TUESDAY, JUNE 13th

A wet night and threatening a.m., which turned to heavy rain about 11.00 a.m. Consequently we all got drenched and the camp is a sea of mud again; so cold! I believe when we go up we shall go direct into the line, and lie there during the preliminary bombardment of some days, during which time nothing can come up. I have soup, but if you can manage to send meat lozenges they would be useful, specially in the Push; but they must come quickly. The trenches must be in awful state with the wet and the hammering they get; and very hard to repair in the wet, and the Bosche guns playing on them at night to prevent work being done. I’m glad we’re out of the line, bad and uncomfortable though the camp is; after all we have no shells or bullets. If this wet goes on we shall have a lot of sickness.
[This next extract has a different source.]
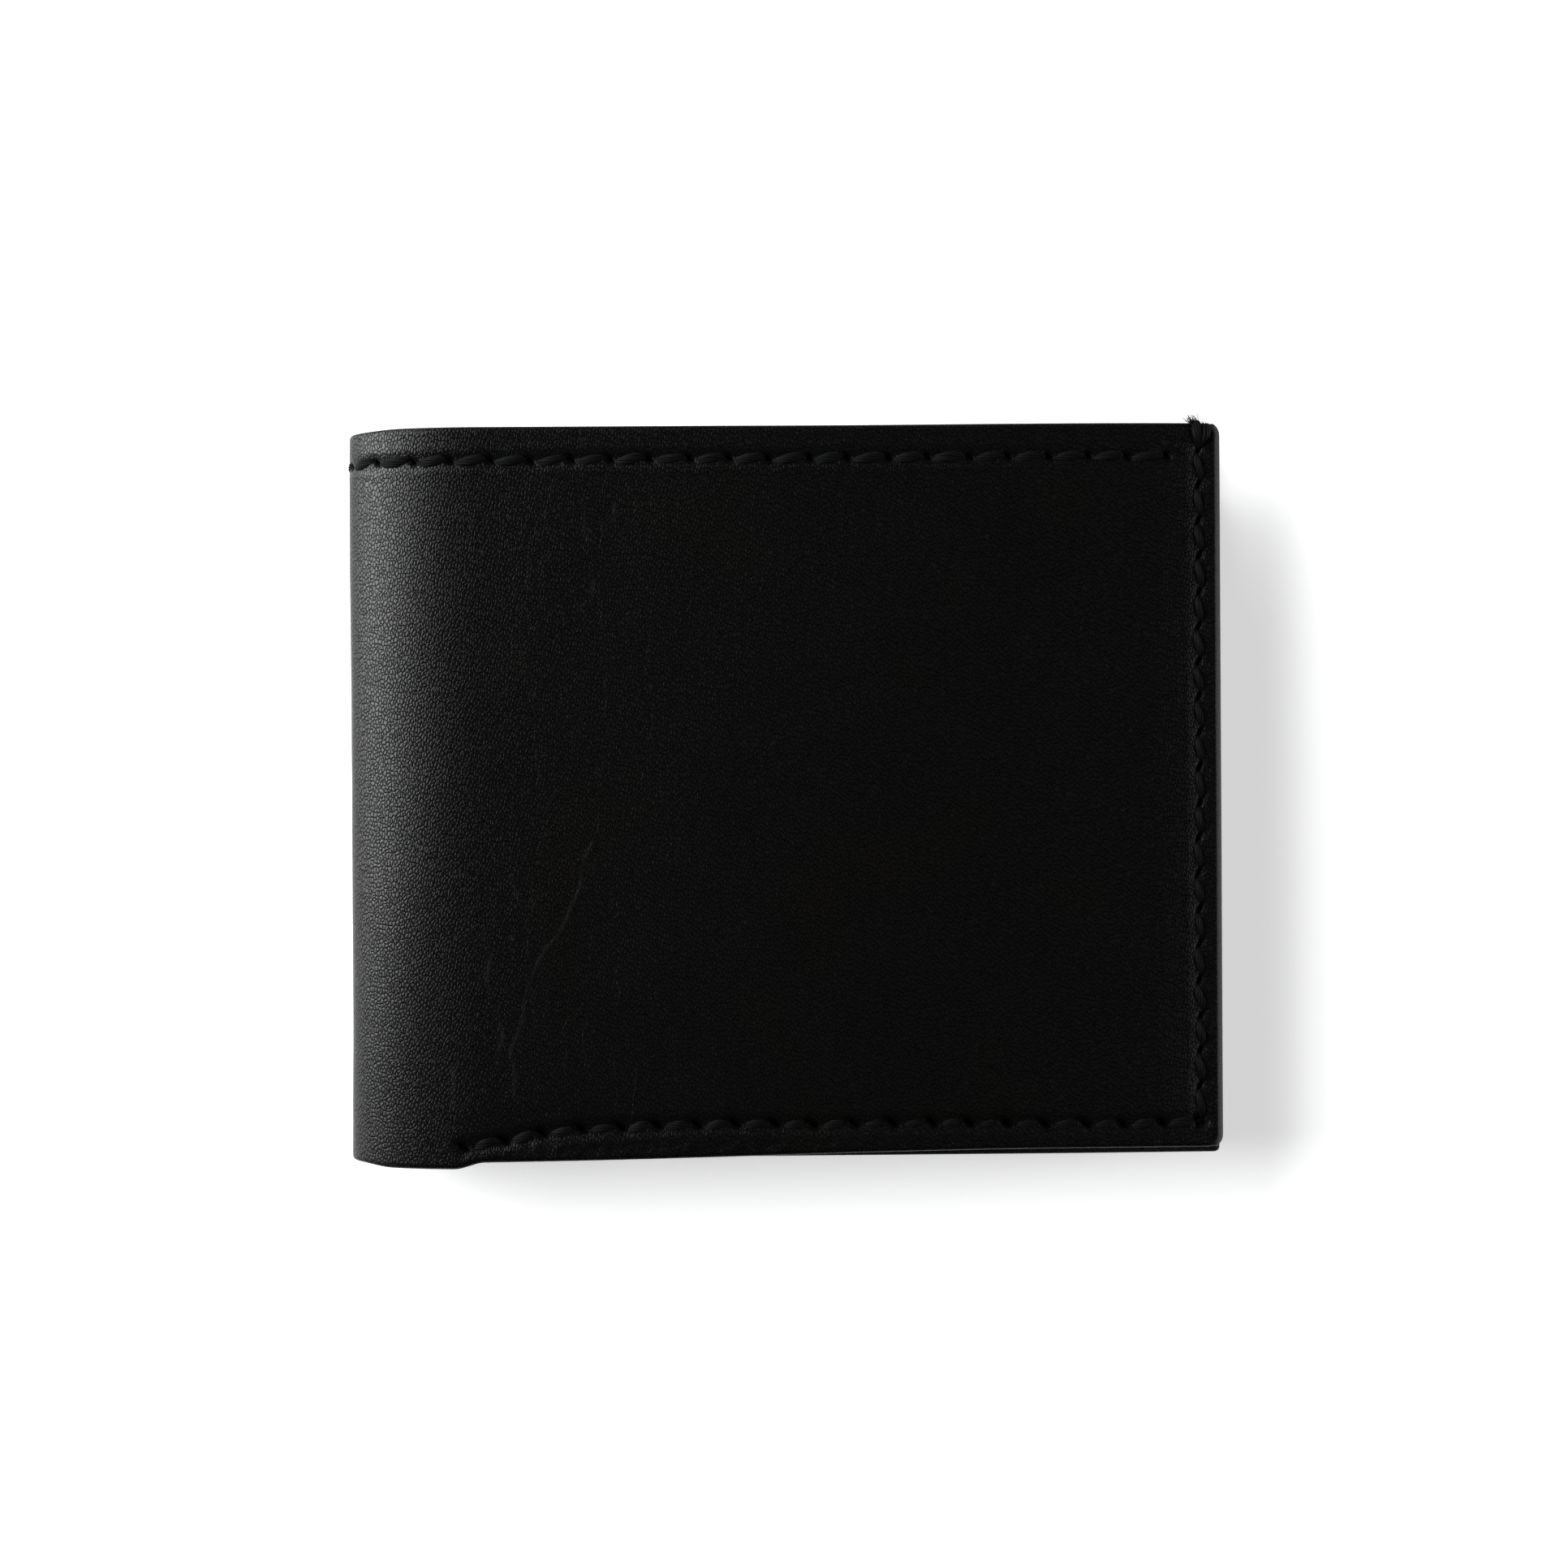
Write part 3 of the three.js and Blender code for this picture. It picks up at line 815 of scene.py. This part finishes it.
def build_pocket(half, row):
    """A leather pocket piece that follows its layer of the half, and gapes a little at its mouth."""
    thickness, mouth = LAYERS[row][2], POCKET_MOUTHS[row]
    co, faces = pocket_slab(row)
    x, y, depth = co.T
    t = t_of_x(x)
    gape = 0.25 * smooth(mouth - 9, mouth, y) * smooth(FREE_X, FREE_X - 12, x)
    gape = gape * smooth(POCKET_INNER_X, -30, x)
    inset = layer_inset(row, t, y, x) + 0.06 * waves(x, y, 31, 26) + gape + depth
    px, pz, _, _ = fold(half, t, inset)
    rounding = np.minimum(depth, thickness - depth) / (thickness / 2)
    border = np.minimum(np.abs(y - mouth), np.abs(x - POCKET_INNER_X))
    values = {
        "edge": np.clip(rounding * 1.4, 0, 1) * (border < 1.0),
        "hole": np.zeros(len(co)),
        "mouth": mouth - y,
    }
    if half == "front":
        faces = [f[::-1] for f in faces]
    verts, uvs = np.stack([px, y, pz], -1), np.stack([t, y], -1)
    obj = new_object(f"{row}_card_pocket_{half}_half", verts, faces, uvs, values)
    finish_piece(obj, POCKET, [f"{row}_card_pocket_{half}"])
    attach(obj, f"{half}_half")


for half in ("front", "back"):
    for row in ("upper", "middle", "lower"):
        build_pocket(half, row)


# ---------------------------------------------------------------- thread
class Tubes:
    """Collects thin tubes and spun strands into one mesh."""

    def __init__(self):
        self.verts, self.faces, self.uvs, self.count = [], [], [], 0

    def tube(self, centre, across, up, radius, sides=6):
        """A closed tube along centre (n by 3); across and up (n by 3) span its section."""
        n = len(centre)
        angles = (np.arange(sides) * 2 * math.pi / sides)[None, :, None]
        circle = np.cos(angles) * across[:, None] + np.sin(angles) * up[:, None]
        ring = centre[:, None] + circle * radius[:, None, None]
        lengths = np.concatenate([[0], np.cumsum(np.linalg.norm(np.diff(centre, axis=0), axis=1))])
        around = np.abs(np.arange(sides) / sides * 2 - 1)
        start = self.count
        self.verts.append(ring.reshape(-1, 3))
        uv = np.stack(np.broadcast_arrays(lengths[:, None] + start * 0.37, around[None]), -1)
        self.uvs.append(uv.reshape(-1, 2))
        index = start + np.arange(n * sides).reshape(n, sides)
        wrapped = np.concatenate([index, index[:, :1]], 1)
        quads = np.stack([wrapped[:-1, :-1], wrapped[:-1, 1:], wrapped[1:, 1:], wrapped[1:, :-1]], -1)
        self.faces += quads.reshape(-1, 4).tolist()
        self.faces += [index[0][::-1].tolist(), index[-1].tolist()]
        self.count += n * sides

    def stitch(self, a, b, up, across, slant, rise, half_width, margin=0.05, plies=9, steps=13):
        """A spun stitch from hole a to hole b: its strands twist round it and dive into both holes."""
        k = np.linspace(0, 1, steps)[:, None]
        full = np.sin(math.pi * k) ** 0.42
        lift = -0.7 + (0.7 + rise) * full
        sway = slant * np.sin(math.pi * (k - 0.5))
        centre = a + (b - a) * (margin + (1 - 2 * margin) * k) + up * lift + across * sway
        body = 0.34 + 0.66 * np.sin(math.pi * k) ** 0.7
        all_across, all_up = np.broadcast_to(across, centre.shape), np.broadcast_to(up, centre.shape)
        for ply in range(plies):
            angle = 2 * math.pi * ply / plies + 2.3 * k + RNG.uniform(-0.1, 0.1)
            strand = centre + body * (
                across * np.cos(angle) * half_width * 0.72 + up * np.sin(angle) * half_width * 0.4
            )
            radius = (half_width * 0.3 * body * RNG.uniform(0.85, 1.15)).ravel()
            self.tube(strand, all_across, all_up, radius)

    def fibre(self, start, direction, up, length, thick=0.032):
        """A loose fibre that curls away from the thread."""
        k = np.linspace(0, 1, 7)[:, None]
        curl = RNG.uniform(-0.5, 0.5)
        side = np.cross(direction, up)
        centre = start + direction * length * k + side * curl * length * k ** 2
        centre = centre + up * length * RNG.uniform(-0.1, 0.25) * np.sin(2.5 * k)
        radius = thick * (1 - 0.5 * k.ravel())
        self.tube(centre, np.broadcast_to(side, centre.shape), np.broadcast_to(up, centre.shape), radius, 3)

    def object(self, name):
        """The finished object."""
        verts = np.concatenate(self.verts)
        verts[:, 2] = np.maximum(verts[:, 2], 0.01)  # thread under the wallet is pressed flat
        return new_object(name, verts, self.faces, np.concatenate(self.uvs))


def unit(v):
    """The vector at length 1."""
    return v / np.linalg.norm(v)


def face_frame(half, t, y, inset=0.0, lift=0.0, flip=1):
    """A point of a face of the half, and the direction that stands out of it."""
    px, pz, nx, nz = (float(c) for c in fold(half, t, inset))
    up = np.array([nx, 0, nz]) * flip
    return np.array([px, y, pz]) + np.array([nx, 0, nz]) * lift, up


def sew(
    tubes, half, holes, inset, rise, half_width, slant, flip=1, plies=9, steps=13, groove=0.0, margin=0.05,
):
    """Stitches from hole to hole on one face of the half.

    inset is a number or a function of y, flip is 1 on the outer side of a layer and -1 on its inner
    side, groove is how far the holes lie in, and margin is the share of a pitch that a stitch stops
    short of its holes.
    """
    inset_at = inset if callable(inset) else (lambda _: inset)
    for (t0, y0), (t1, y1) in zip(holes[:-1], holes[1:]):
        ym = (y0 + y1) / 2
        a, _ = face_frame(half, t0, y0, inset_at(y0), groove, flip)
        b, _ = face_frame(half, t1, y1, inset_at(y1), groove, flip)
        middle, up = face_frame(half, (t0 + t1) / 2, ym, inset_at(ym), groove, flip)
        bulge = float(np.dot(middle - (a + b) / 2, up))
        along = unit(b - a)
        across = unit(np.cross(up, along))
        up = unit(np.cross(along, across))
        thick = half_width * RNG.uniform(0.85, 1.12)
        lean = slant * RNG.uniform(0.7, 1.3)
        tubes.stitch(a, b, up, across, lean, rise + bulge, thick, margin, plies, steps)
        for _ in range(3 if flip > 0 else 0):
            shift = along * RNG.uniform(-1.8, 1.8)
            spot = (a + b) / 2 + shift + across * RNG.uniform(-0.5, 0.5) + up * rise
            way = unit(along * RNG.uniform(-1, 1) + across * RNG.uniform(-1, 1))
            tubes.fibre(spot, way, up, RNG.uniform(0.5, 1.3))


def inner_face(y):
    """Inset of the innermost face at the sewn free edge, which steps down at each pocket mouth."""
    for row in ("lower", "middle", "upper"):
        if y < POCKET_MOUTHS[row]:
            return sewn_inset(row, y) + LAYERS[row][2]
    layer = "divider" if y < DIVIDER_TOP else "lining"
    return LAYERS[layer][1] + LAYERS[layer][2]


def build_threads(half):
    lines = LINES[half]
    turn = 1 if half == "front" else -1
    top = Tubes()
    sew(top, half, lines["top"], 0.0, 0.02, 0.66, 0.30 * turn, groove=-0.24)
    sew(top, half, lines["top"], 1.9, 0.2, 0.45, 0.2, flip=-1, plies=3, steps=8)
    thread = top.object(f"top_edge_thread_{half}_half")
    finish_piece(thread, THREAD, [f"top_edge_thread_{half}"])
    bend(thread)

    seam = Tubes()
    for name, rise, half_width, slant in (("side", 0.08, 0.52, 0.26), ("bottom", -0.06, 0.62, 0.24)):
        margin = FURROWS[name][5]
        sew(seam, half, lines[name], 0.0, rise, half_width, slant * turn, groove=-0.46, margin=margin)
    for name in ("side", "bottom"):
        sew(seam, half, lines[name], inner_face, 0.35, 0.5, 0.2, flip=-1, plies=4, steps=9)
    finish_wrap(seam, half)
    thread = seam.object(f"seam_thread_{half}_half")
    finish_piece(thread, THREAD, [f"seam_thread_{half}"])
    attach(thread, f"{half}_half")


# The turns over the top edge at the free corner: lean, number of plies, rise, and loose fibres.
WRAPS = ((-0.35, 8, 0.08, 44), (1.0, 5, -0.3, 10))


def finish_wrap(seam, half):
    """The last turns of the side seam go over the top edge, and end frayed."""
    t0, y0 = LINES[half]["side"][-1]
    for lean, plies, rise, fibres in WRAPS:
        top = HALF_WIDTH + rise
        # share of the lean, y, and inset from the outer face
        route = [
            (0.0, y0, 0.9), (0.45, y0 + 1.1, 0.1), (0.8, top - 1.2, 0.05),
            (1.0, top, 0.4), (1.0, top + 0.1, 0.9), (1.0, top, 1.5),
            (0.8, top - 1.2, 1.95), (0.45, y0 + 0.8, 1.95), (0.0, y0, 1.2),
        ]
        points = np.array([face_frame(half, t0 + lean * part, y, inset)[0] for part, y, inset in route])
        fine = np.linspace(0, len(points) - 1, 30)
        low = np.clip(fine.astype(int), 0, len(points) - 2)
        part = (fine - low)[:, None]
        path = points[low] * (1 - part) + points[low + 1] * part
        for _ in range(2):
            path[1:-1] = (path[:-2] + 2 * path[1:-1] + path[2:]) / 4
        heading = np.gradient(path, axis=0)
        heading /= np.linalg.norm(heading, axis=1)[:, None]
        across = np.broadcast_to((1.0, 0.0, 0.0), path.shape)
        up = np.cross(across, heading)
        k = np.linspace(0, 1, len(path))[:, None]
        body = 0.45 + 0.55 * np.sin(math.pi * np.clip(k * 1.1, 0, 1)) ** 0.6
        for ply in range(plies):
            angle = 2 * math.pi * ply / plies + 3.0 * k
            strand = path + body * (across * np.cos(angle) * 0.42 + up * np.sin(angle) * 0.26)
            seam.tube(strand, across, up, (0.25 * body).ravel())
        for _ in range(fibres):
            spot = path[RNG.integers(9, 16)] + np.array([RNG.uniform(-0.7, 0.3), 0.15, 0.15])
            way = unit(np.array([RNG.uniform(-1, 0.3), RNG.uniform(0.0, 0.8), RNG.uniform(-0.3, 0.5)]))
            seam.fibre(spot, way, np.array([0, 0, 1.0]), RNG.uniform(0.7, 1.8), 0.05)


def build_pocket_threads(half):
    """Threads that hold the card pockets to the divider."""
    line = Tubes()
    holes = hole_line((t_of_x(EDGE_LINE_X), -40.5), (t_of_x(EDGE_LINE_X), 28.2), STITCH_PITCH["inner"], 41)

    def face(y):
        for row in ("lower", "middle", "upper"):
            if y < POCKET_MOUTHS[row]:
                return LAYERS[row][0] + LAYERS[row][2]
        return LAYERS["divider"][0] + LAYERS["divider"][2]

    sew(line, half, holes, face, 0.3, 0.5, 0.2, flip=-1, plies=5)
    sew(line, half, holes, LAYERS["divider"][0], 0.2, 0.4, 0.2, flip=1, plies=3, steps=8)
    thread = line.object(f"pocket_edge_thread_{half}_half")
    finish_piece(thread, THREAD, [f"pocket_edge_thread_{half}"])
    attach(thread, f"{half}_half")
    for row in ("upper", "middle"):
        base = Tubes()
        y = POCKET_MOUTHS[row] - POCKET_DEPTH + 2
        holes = hole_line((t_of_x(-35), y), (t_of_x(45), y), STITCH_PITCH["inner"], 43)
        sew(base, half, holes, LAYERS["divider"][0], 0.2, 0.4, 0.2, flip=1, plies=3, steps=8)
        thread = base.object(f"{row}_pocket_base_thread_{half}_half")
        finish_piece(thread, THREAD, [f"{row}_pocket_base_thread_{half}"])
        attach(thread, f"{half}_half")


def build_tip_stitch():
    """The stitch that crosses the tip of the fold."""
    tip = Tubes()
    t0, y0 = LINES["front"]["top"][0]
    t1, y1 = LINES["back"]["top"][0]
    for inset, flip, width in ((0.0, 1, 0.6), (1.9, -1, 0.4)):
        a, _ = face_frame("front", t0, y0, inset, -0.30 * (flip > 0))
        b, _ = face_frame("back", t1, y1, inset, -0.30 * (flip > 0))
        up = np.array([-1.0, 0, 0]) * flip
        across = unit(np.cross(up, unit(b - a)))
        tip.stitch(a, b, up, across, 0.2, 0.4 if flip > 0 else 0.15, width)
    thread = tip.object("top_edge_thread_at_fold")
    finish_piece(thread, THREAD, ["top_edge_thread_spine"])
    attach(thread, "spine")


for half in ("front", "back"):
    build_threads(half)
    build_pocket_threads(half)
build_tip_stitch()

# ---------------------------------------------------------------- stage, light and camera
FLOOR_HALF_SIZE = 3.0
FLOOR_DROP = 0.00003  # keeps the floor clear of the back cover


def make_floor():
    mesh = bpy.data.meshes.new("floor")
    far = FLOOR_HALF_SIZE
    corners = [(-far, -far, 0), (far, -far, 0), (far, far, 0), (-far, far, 0)]
    mesh.from_pydata(corners, [], [(0, 1, 2, 3)])
    floor = bpy.data.objects.new("floor", mesh)
    floor.location.z = -FLOOR_DROP
    bpy.context.scene.collection.objects.link(floor)
    pale, _, shader = material("pale_floor", Roughness=0.9, Specular_IOR_Level=0.1)
    shader.inputs["Base Color"].default_value = (0.9, 0.9, 0.9, 1)
    shader.inputs["Emission Color"].default_value = (1, 1, 1, 1)
    shader.inputs["Emission Strength"].default_value = 0.45
    mesh.materials.append(pale)


def area_light(name, place, size_xy, power, colour=(1, 1, 1)):
    """A rectangular light that faces the wallet."""
    data = bpy.data.lights.new(name, "AREA")
    data.shape = "RECTANGLE"
    data.size, data.size_y = size_xy
    data.energy = power
    data.color = colour
    light = bpy.data.objects.new(name, data)
    light.location = place
    light.rotation_mode = "QUATERNION"
    light.rotation_quaternion = (-Vector(place)).to_track_quat("-Z", "Y")
    bpy.context.scene.collection.objects.link(light)


def make_world():
    world = bpy.data.worlds.new("studio")
    world.use_nodes = True
    background = world.node_tree.nodes["Background"]
    background.inputs["Color"].default_value = (1, 1, 1, 1)
    background.inputs["Strength"].default_value = 0.035
    bpy.context.scene.world = world
    bpy.context.scene.view_settings.view_transform = "Standard"


def make_camera():
    """Straight above the wallet."""
    data = bpy.data.cameras.new("camera")
    data.sensor_width = 36.0
    data.lens = 59.0
    data.clip_start = 0.01
    camera = bpy.data.objects.new("camera", data)
    camera.location = (0.0, 0.0012, 0.334)
    camera.rotation_euler = (0, 0, math.radians(-0.3))
    bpy.context.scene.collection.objects.link(camera)
    bpy.context.scene.camera = camera


make_floor()
area_light("key", (-1.12, 0.52, 0.62), (1.35, 1.1), 50, (0.97, 1.0, 0.985))
area_light("fill", (1.2, -0.1, 0.5), (1.2, 0.8), 9)
make_world()
make_camera()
It hasn’t come yet, but is bound to come. We are bothered by scabies. It began at Bordon where we took over infected barracks and we’ve never been really clear since; aggravated by life in the trenches, and latterly lack of baths, owing to move; we are full of it—about 100 cases, mostly quite mild, and only away about two days, but recurring every day. Practising the attacks through crops waist height, and saturated with wet, is very trying on men, as they have no chance and no means of drying their clothes. It was drenching doing it today.


Footnote

The Battalion was based at Martinique Barracks, Bordon in while it completed rifle shooting at the end of its training and just before sailing for France. This postcard, showing a photograph of Martinique Barracks, was sent home by 14561 Private George McCarroll.